Bank of Japan

April 27, 2018

After a two-day discussion lasting four hours 17 minutes, members of the Bank of Japan left their settings on their QQE policy with Yield Curve Control unchanged.

  • A -0.10% short-term Policy Rate on current account balances of financial institutions held with it.
  • Annual purchases of JGBs totaling about 80 trillion yen. The amount has recently been running below this pace.
  • A target of around zero percent on the 10-year JGB yield, enforced via bond purchases.
  • Purchases of some JPY 6 trillion of ETFs and JPY 90 billion of J-REITS per year.
  • A pledge to maintain this stimulative stance for as long as needed until 2% inflation is achieved and they feel confident that it will be sustained in a stable manner.
  • The realization that core inflation will need to go above 2% for a while to ensure that 2% is achieved stably.

This policy meeting marked the beginning of Governor Kuroda’s second five-year term. The Bank of Japan has two new deputy governors, Amamiya and Wakatabe, who both supported the majority 8-1 decision. Kataoka, one of six holdover other Board members, again cast a dissenting vote in favor of an even more stimulative policy stance.

To mark the start of Kuroda’s second stint as governor, the Board dropped a key element of QQE, namely forward guidance on the date when officials expect 2% core CPI to be restored. Initially in 2013, that time was put at April 2015. After repeatedly modifying that forecast to deeper into the future, officials decided to no longer make such a forecast that they clearly can’t meet. But otherwise, both the policy statement and a new quarterly Outlook for Economic Activity and Prices retain the same optimism shown at previous Board meetings. Officials believe that Japan’s economy will continue to expand at a moderate pace, that such will cause the output gap, which already is positive, to become more so, and that core inflation will eventually rise and reach the desired target.
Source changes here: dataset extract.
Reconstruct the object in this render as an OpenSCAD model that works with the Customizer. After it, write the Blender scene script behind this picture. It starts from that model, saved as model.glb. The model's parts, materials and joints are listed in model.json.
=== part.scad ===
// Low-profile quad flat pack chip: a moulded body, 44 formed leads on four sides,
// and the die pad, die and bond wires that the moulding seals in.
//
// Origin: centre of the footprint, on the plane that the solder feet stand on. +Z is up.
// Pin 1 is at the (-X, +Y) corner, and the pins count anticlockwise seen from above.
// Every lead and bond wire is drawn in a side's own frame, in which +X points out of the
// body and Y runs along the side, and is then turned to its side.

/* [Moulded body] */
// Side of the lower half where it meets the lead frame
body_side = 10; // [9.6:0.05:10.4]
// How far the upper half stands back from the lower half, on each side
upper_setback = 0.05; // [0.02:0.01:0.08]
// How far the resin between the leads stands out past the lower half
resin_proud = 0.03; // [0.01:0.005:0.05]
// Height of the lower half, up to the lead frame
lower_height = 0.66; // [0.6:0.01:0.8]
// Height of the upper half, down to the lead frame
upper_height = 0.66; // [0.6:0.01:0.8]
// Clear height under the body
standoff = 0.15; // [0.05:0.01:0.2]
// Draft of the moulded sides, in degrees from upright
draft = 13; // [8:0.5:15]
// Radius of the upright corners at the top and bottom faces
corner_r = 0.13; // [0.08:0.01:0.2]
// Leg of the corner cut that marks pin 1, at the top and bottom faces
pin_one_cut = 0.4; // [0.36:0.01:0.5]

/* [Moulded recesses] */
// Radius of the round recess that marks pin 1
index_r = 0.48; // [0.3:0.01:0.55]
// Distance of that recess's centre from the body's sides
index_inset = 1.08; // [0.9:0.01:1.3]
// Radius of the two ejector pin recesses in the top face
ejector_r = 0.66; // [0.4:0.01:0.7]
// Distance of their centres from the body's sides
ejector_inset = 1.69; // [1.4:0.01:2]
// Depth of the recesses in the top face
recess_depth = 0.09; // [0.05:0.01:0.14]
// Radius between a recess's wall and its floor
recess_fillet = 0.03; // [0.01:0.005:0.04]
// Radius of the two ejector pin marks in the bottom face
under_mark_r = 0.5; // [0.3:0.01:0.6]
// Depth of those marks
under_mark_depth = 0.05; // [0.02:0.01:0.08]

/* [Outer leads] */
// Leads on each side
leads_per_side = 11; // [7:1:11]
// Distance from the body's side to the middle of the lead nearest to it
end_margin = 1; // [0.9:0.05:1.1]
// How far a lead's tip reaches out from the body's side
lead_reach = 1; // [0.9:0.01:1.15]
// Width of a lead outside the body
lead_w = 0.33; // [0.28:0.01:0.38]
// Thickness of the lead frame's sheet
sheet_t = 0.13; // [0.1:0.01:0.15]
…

The Outlook does concede that price risks are still skewed to the downside, and even for fiscal 2020, there is a baseline core inflation forecast below 2.0%, once one adjusts for a planned consumption tax hike in October 2019.
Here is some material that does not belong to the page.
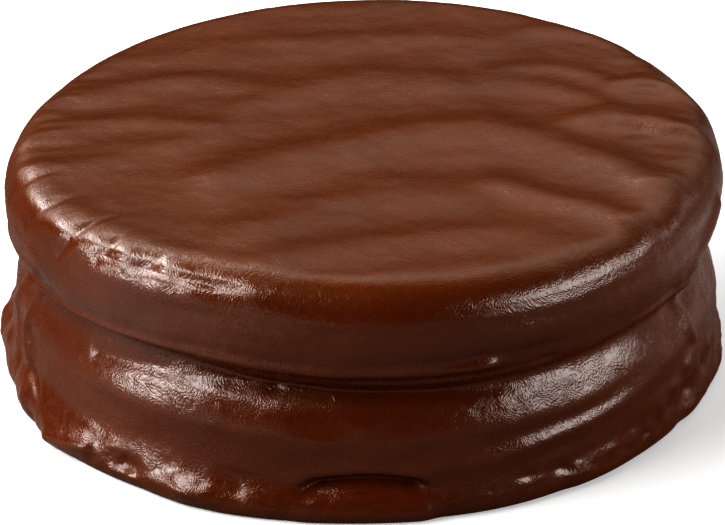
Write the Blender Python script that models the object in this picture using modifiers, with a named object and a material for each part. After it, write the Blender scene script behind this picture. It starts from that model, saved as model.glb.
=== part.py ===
"""Chocolate-coated alfajor, one solid.

Two round biscuit layers pressed on a filling and coated all over, so that only the coating's
outside shows: an upper disc with a rippled top and a rounded rim, a lip above a shallow waist
groove, a lower disc with a soft shoulder, and a foot where the coating pooled before it set.

Frame: metres, +Z up, origin under the middle of the outline on the resting plane, front at -Y.
The working functions below are in millimetres and degrees.
"""
import math

import bpy
import numpy as np

# ------------------------------------------------------------------ driving sizes (mm)
TOP_RADIUS = 30.78        # widest radius of the upper disc
TOP_HEIGHT = 20.75        # mean height of the top face
RIM_WIDTH = 3.4           # horizontal reach of the rim's rounding
RIM_DROP = 4.3            # height over which the rim rounds down to the wall
RIM_POWER = 2.25          # 2 rounds the rim as an ellipse, more as a squarer curve
LIP_HEIGHT = 12.95        # lower edge of the upper disc
GROOVE_RADIUS = 29.40     # bottom of the waist groove
GROOVE_HEIGHT = 11.35
SHOULDER_HEIGHT = 7.2     # where the lower disc reaches its full radius
LOW_RADIUS = 30.62        # lower disc
CREASE_HEIGHT = 3.15      # where the foot starts
LOW_SPREAD = 0.40         # how far the wall spreads between shoulder and foot
FOOT_RADIUS = 31.85       # pooled foot
FOOT_BULGE = 0.95         # height of the foot's widest line
SOLE_RADIUS = 31.10       # edge of the flat underside

# Out of round and out of level, hand made:
# (1 = shifted, 2 = oval, 3 and more = that many soft corners; amount in mm; direction in degrees)
UPPER_ROUND = ((1, 0.28, -50), (2, 0.10, 35), (3, 0.10, 90), (4, 0.25, 20), (5, 0.10, -5))
WAIST_ROUND = ((2, 0.15, -55), (3, 0.15, 60))
LOWER_ROUND = ((1, 0.30, -15), (2, 0.10, -60))
FOOT_ROUND = ((1, 0.30, -155), (2, 0.25, 20), (5, 0.15, 10), (9, 0.10, 10))
UPPER_LEVEL = ((2, 0.30, 55),)
WAIST_LEVEL = ((3, 0.20, -10), (4, 0.10, -35), (2, 0.10, 20))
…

Economic forecasts for fiscal 2018 and fiscal 2019 are barely changed from one’s made three months ago. GDP is still projected to rise 1.6% this fiscal year, followed by 0.8% in fiscal 2019, revised from 0.7%. Growth next fiscal year and in FY20, which is penciled in at 0.8% as well, will be dampened by the consumption tax hike and, late in the period, the Olympics spending hangover. Officials assume that potential GDP, which is determined by supply-side factors, will climb between 0.5% and 1.0% throughout the forecast time horizon.

Projected core CPI inflation this fiscal year was bumped down to 1.3% from 1.4%. For  fiscal 2019, core CPI is projected at 1.8% just as it was in the three previous quarterly Outlooks. Officials are also predicting 1.8% core inflation in fiscal 2020. These estimates filter out the boost from the aforementioned consumption tax hike, which is expected to amount to 0.5% in both fiscal 2019 and fiscal 2020.

Although the written documents released today delete any mention of a date when the inflation target is likely to be met, Governor Kuroda at the subsequent press conference thought that 2% sometime in fiscal 2019 is possible.